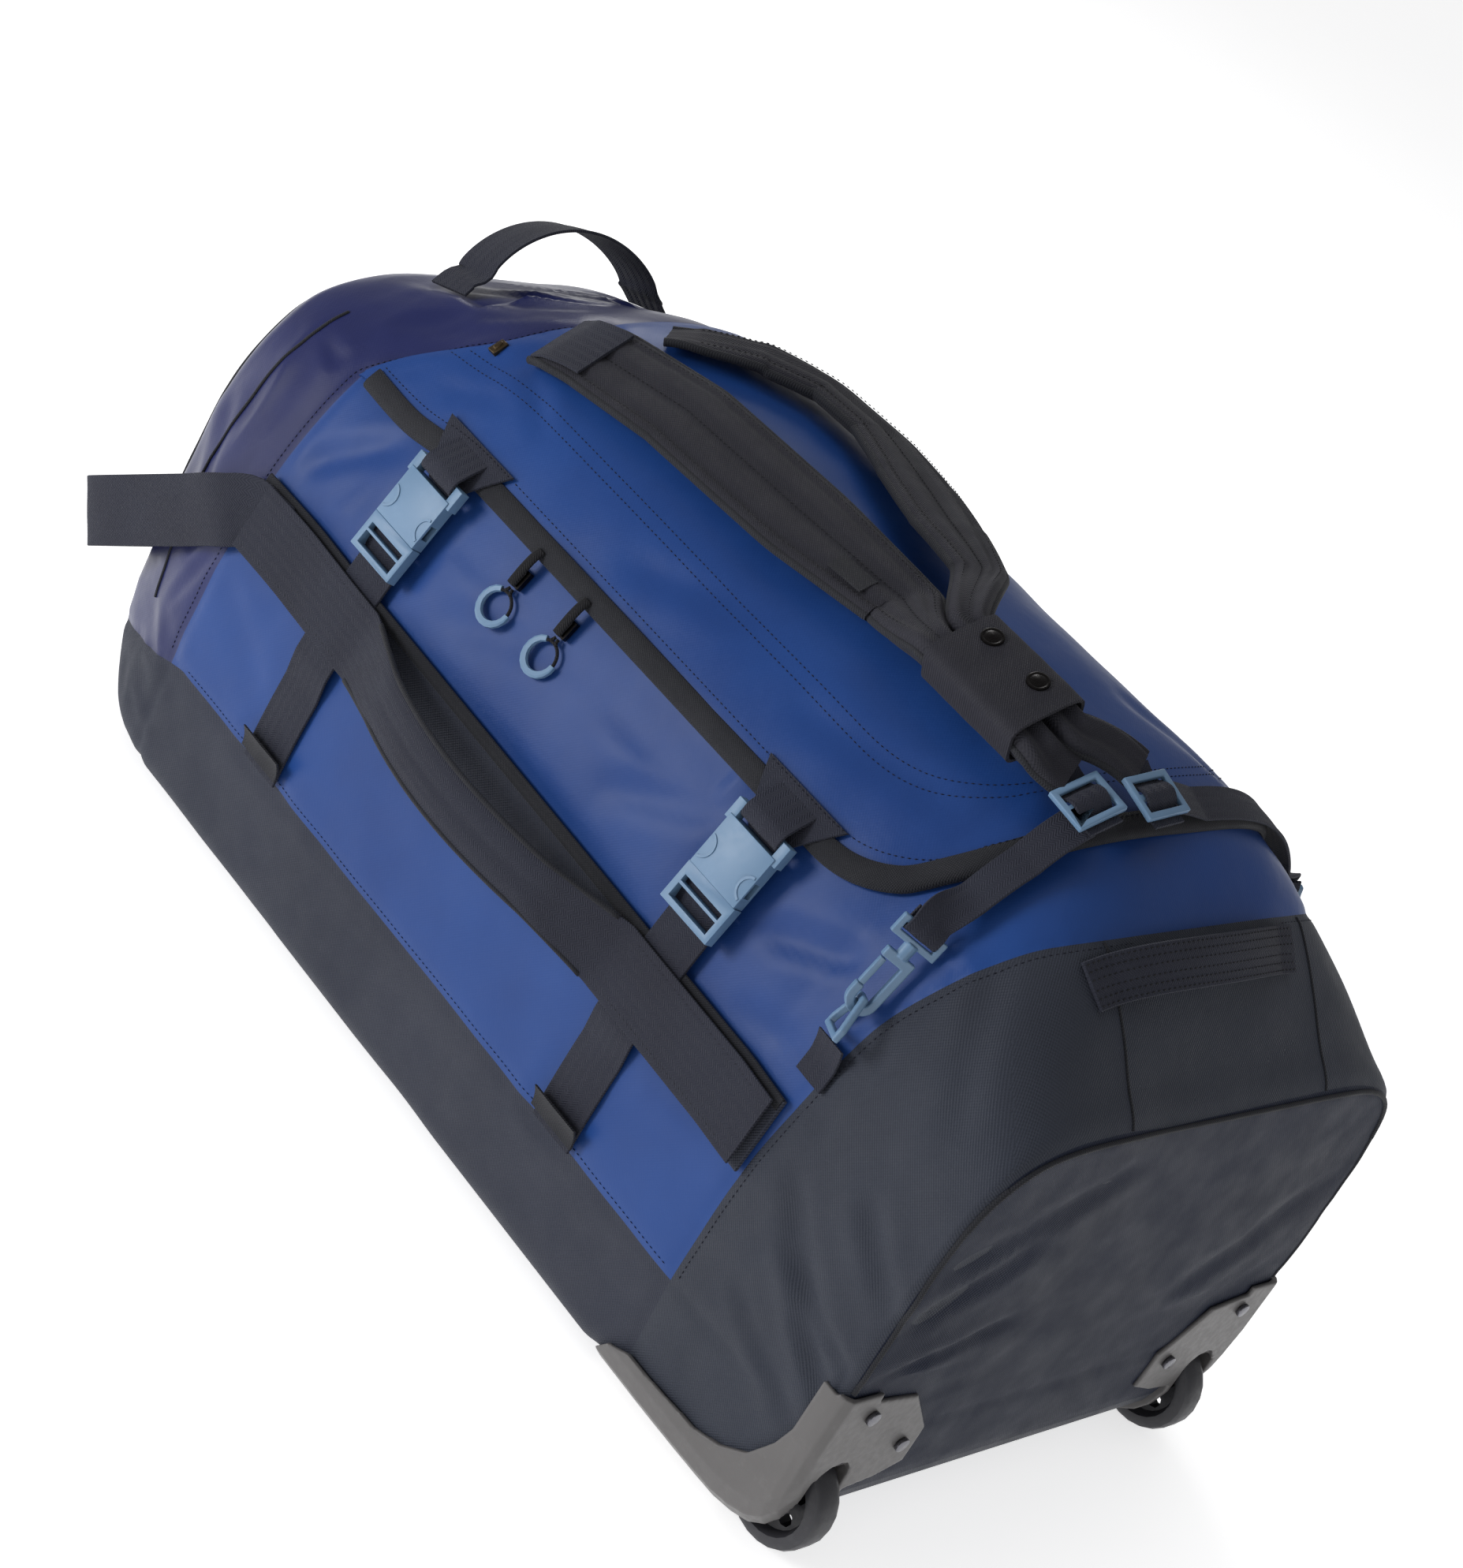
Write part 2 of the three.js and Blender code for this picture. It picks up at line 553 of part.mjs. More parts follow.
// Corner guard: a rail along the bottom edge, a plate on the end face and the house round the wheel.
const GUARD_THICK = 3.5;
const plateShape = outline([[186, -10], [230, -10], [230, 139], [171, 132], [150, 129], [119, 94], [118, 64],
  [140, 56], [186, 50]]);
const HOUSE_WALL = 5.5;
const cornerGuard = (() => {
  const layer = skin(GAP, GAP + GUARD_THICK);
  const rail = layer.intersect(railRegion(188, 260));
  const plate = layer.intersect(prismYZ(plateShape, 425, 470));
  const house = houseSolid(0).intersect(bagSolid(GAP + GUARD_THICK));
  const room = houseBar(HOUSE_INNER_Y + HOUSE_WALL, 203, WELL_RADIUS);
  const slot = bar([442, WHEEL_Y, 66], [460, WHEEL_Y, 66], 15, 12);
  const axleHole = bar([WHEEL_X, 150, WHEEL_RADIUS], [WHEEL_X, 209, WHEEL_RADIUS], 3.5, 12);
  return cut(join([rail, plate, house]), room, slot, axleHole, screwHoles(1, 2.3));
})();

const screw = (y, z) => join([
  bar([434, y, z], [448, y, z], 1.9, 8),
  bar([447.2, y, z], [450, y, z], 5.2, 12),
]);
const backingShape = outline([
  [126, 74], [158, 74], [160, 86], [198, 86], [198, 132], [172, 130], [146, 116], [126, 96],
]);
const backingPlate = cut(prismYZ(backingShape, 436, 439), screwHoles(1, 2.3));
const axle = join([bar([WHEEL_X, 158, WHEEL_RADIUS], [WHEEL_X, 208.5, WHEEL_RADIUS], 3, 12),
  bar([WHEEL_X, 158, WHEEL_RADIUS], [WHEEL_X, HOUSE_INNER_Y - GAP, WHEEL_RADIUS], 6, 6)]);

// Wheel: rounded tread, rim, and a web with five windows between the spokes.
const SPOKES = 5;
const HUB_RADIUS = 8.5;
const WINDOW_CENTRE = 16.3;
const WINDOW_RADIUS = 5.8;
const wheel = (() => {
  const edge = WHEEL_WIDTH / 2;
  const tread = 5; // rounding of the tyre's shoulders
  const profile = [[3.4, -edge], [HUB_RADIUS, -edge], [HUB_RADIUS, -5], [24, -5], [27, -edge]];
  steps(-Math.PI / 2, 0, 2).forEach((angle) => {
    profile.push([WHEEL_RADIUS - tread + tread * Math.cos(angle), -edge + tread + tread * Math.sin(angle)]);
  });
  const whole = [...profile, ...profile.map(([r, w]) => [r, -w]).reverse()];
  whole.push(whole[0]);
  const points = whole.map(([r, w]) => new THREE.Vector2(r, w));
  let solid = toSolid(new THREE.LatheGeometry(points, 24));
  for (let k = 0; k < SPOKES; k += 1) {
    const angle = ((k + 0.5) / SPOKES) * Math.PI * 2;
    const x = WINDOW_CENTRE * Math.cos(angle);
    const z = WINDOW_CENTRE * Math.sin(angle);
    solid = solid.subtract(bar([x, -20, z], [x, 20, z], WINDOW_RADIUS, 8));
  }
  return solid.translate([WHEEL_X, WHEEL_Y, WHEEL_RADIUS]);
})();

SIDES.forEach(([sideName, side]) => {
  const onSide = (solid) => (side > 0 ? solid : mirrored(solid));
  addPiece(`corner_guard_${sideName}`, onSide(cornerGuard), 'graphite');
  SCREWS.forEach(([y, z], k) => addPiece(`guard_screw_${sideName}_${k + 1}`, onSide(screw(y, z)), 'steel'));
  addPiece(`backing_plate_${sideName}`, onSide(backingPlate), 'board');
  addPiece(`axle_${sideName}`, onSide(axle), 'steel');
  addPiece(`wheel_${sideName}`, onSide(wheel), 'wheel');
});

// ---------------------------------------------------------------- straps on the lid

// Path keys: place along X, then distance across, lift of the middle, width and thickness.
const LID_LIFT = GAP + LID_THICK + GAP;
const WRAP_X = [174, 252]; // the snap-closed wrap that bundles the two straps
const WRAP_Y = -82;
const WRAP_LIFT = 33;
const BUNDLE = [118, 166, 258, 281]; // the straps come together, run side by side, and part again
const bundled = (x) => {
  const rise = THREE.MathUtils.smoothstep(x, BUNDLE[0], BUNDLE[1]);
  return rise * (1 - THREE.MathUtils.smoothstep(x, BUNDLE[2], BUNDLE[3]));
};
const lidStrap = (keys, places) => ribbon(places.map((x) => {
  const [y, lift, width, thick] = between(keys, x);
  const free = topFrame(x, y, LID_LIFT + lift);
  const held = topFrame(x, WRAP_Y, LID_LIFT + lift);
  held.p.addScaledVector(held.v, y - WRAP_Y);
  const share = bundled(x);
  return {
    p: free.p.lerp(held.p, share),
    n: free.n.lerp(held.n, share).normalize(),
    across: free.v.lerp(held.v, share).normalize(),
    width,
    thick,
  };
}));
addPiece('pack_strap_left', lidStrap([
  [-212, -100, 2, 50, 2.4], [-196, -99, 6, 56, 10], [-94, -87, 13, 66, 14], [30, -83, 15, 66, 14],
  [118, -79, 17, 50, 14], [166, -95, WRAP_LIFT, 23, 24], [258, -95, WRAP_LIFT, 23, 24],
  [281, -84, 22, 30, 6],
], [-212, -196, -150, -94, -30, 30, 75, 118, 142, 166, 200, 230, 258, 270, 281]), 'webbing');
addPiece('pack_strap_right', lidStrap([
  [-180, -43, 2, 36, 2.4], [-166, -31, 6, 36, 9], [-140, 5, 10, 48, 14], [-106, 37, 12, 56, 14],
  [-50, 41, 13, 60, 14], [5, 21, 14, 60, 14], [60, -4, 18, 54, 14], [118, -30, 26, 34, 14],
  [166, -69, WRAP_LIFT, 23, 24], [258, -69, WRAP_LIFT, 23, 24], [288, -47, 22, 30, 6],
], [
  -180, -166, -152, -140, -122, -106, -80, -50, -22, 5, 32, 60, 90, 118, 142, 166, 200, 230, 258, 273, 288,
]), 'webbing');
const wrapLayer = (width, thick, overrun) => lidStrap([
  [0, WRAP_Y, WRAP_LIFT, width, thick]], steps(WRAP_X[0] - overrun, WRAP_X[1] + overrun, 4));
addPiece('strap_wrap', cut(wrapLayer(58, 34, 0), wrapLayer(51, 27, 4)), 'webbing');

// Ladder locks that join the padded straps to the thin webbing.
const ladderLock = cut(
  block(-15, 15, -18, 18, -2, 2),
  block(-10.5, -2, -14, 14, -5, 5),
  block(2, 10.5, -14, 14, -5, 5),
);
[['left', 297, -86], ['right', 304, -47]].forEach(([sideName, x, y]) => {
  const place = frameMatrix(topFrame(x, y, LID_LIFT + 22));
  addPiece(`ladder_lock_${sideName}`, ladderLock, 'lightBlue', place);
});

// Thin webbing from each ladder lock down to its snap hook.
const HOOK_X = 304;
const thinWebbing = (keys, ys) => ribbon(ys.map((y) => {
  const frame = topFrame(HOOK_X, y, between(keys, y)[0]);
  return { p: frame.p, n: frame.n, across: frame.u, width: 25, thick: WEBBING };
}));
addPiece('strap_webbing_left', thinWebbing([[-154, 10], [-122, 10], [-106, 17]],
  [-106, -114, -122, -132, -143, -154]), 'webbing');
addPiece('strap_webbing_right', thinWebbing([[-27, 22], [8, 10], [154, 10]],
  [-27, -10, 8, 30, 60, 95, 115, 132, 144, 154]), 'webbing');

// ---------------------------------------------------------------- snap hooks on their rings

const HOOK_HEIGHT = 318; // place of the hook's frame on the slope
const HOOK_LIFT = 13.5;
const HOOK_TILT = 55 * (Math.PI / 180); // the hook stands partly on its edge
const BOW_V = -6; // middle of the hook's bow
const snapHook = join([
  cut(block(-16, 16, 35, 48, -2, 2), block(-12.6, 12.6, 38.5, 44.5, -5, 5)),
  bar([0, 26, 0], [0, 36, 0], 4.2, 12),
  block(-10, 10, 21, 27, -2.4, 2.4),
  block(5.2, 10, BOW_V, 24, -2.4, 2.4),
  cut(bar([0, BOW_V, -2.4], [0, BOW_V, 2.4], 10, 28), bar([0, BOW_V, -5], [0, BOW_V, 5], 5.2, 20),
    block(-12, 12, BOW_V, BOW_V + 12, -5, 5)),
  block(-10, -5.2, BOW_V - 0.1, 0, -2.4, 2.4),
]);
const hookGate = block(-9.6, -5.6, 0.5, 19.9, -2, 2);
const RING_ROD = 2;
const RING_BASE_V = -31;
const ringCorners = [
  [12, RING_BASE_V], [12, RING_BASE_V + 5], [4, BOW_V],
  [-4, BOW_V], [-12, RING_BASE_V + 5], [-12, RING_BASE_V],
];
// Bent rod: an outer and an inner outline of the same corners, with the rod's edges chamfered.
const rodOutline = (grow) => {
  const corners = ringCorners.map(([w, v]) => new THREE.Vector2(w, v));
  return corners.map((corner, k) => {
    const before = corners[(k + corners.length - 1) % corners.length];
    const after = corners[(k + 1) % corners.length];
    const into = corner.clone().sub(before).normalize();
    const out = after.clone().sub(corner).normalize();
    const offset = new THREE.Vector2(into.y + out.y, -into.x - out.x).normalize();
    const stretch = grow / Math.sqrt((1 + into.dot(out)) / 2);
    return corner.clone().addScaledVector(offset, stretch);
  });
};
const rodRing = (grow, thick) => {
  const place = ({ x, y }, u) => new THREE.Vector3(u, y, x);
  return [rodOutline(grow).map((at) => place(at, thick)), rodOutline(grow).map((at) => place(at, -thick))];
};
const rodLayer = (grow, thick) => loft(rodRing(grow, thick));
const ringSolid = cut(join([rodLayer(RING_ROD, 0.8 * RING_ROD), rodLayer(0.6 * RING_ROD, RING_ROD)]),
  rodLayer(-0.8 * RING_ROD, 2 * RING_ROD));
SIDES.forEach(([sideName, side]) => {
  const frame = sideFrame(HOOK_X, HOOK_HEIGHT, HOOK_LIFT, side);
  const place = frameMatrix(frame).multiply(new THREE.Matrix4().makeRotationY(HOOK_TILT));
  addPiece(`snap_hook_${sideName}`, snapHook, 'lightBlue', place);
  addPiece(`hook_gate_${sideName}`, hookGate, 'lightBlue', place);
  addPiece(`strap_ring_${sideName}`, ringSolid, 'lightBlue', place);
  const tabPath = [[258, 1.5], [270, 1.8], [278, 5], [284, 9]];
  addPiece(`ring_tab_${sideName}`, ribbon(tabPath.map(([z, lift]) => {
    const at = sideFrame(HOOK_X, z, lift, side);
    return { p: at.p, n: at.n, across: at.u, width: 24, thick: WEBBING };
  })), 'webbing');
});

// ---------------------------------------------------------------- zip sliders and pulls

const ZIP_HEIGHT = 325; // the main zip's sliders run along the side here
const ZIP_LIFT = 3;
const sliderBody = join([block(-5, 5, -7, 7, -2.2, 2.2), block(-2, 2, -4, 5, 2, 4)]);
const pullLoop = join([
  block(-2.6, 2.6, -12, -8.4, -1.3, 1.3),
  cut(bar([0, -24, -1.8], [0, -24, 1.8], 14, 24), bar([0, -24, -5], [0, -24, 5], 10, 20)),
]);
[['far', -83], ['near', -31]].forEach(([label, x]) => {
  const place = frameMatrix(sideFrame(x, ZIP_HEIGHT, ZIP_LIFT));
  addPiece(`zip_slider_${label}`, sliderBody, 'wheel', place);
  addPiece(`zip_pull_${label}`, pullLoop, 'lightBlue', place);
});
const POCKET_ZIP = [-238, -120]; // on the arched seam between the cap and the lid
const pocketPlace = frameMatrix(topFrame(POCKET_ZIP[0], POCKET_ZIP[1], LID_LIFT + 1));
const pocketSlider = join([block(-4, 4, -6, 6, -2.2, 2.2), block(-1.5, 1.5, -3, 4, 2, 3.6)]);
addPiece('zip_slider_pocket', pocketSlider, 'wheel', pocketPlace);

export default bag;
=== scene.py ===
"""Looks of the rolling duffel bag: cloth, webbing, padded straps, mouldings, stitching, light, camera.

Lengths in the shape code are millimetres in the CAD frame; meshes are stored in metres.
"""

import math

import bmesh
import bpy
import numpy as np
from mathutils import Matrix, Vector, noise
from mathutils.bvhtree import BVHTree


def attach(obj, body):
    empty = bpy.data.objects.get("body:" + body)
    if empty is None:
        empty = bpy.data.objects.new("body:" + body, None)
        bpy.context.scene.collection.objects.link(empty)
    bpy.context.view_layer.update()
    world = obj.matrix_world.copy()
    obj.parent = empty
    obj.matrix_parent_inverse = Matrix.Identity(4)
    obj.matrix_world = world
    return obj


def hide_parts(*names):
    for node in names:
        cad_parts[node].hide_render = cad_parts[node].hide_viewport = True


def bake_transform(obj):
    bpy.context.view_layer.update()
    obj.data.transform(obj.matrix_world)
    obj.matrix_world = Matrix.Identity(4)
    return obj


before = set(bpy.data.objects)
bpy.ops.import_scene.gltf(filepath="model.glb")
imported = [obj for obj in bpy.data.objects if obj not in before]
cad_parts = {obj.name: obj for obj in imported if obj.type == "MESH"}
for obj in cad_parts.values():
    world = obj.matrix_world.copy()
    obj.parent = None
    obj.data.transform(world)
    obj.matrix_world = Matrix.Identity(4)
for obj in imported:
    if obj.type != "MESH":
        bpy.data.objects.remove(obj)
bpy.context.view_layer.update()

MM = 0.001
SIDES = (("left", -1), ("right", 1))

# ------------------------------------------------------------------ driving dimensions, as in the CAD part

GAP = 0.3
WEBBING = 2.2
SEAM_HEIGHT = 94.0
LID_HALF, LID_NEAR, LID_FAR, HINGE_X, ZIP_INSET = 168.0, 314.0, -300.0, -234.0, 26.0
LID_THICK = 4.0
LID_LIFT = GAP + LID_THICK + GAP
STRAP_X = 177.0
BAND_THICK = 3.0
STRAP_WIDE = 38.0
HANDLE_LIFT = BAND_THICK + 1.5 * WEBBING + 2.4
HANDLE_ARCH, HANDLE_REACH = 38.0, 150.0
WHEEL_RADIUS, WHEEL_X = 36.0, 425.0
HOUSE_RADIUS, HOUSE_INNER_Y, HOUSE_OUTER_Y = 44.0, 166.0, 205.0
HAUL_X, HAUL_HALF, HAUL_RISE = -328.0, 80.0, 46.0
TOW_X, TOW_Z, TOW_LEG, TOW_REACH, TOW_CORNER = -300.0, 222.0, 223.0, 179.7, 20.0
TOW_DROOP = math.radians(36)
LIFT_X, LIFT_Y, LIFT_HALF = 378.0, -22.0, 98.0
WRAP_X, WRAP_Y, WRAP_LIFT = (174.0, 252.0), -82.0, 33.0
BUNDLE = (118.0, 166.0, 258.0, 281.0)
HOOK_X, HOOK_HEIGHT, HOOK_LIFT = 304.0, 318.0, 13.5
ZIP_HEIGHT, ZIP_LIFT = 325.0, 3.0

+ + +

— To be done —
In the listing above, find each line with the word "objects" and copy it.

— Output of the task —
    empty = bpy.data.objects.get("body:" + body)
        empty = bpy.data.objects.new("body:" + body, None)
        bpy.context.scene.collection.objects.link(empty)
before = set(bpy.data.objects)
imported = [obj for obj in bpy.data.objects if obj not in before]
        bpy.data.objects.remove(obj)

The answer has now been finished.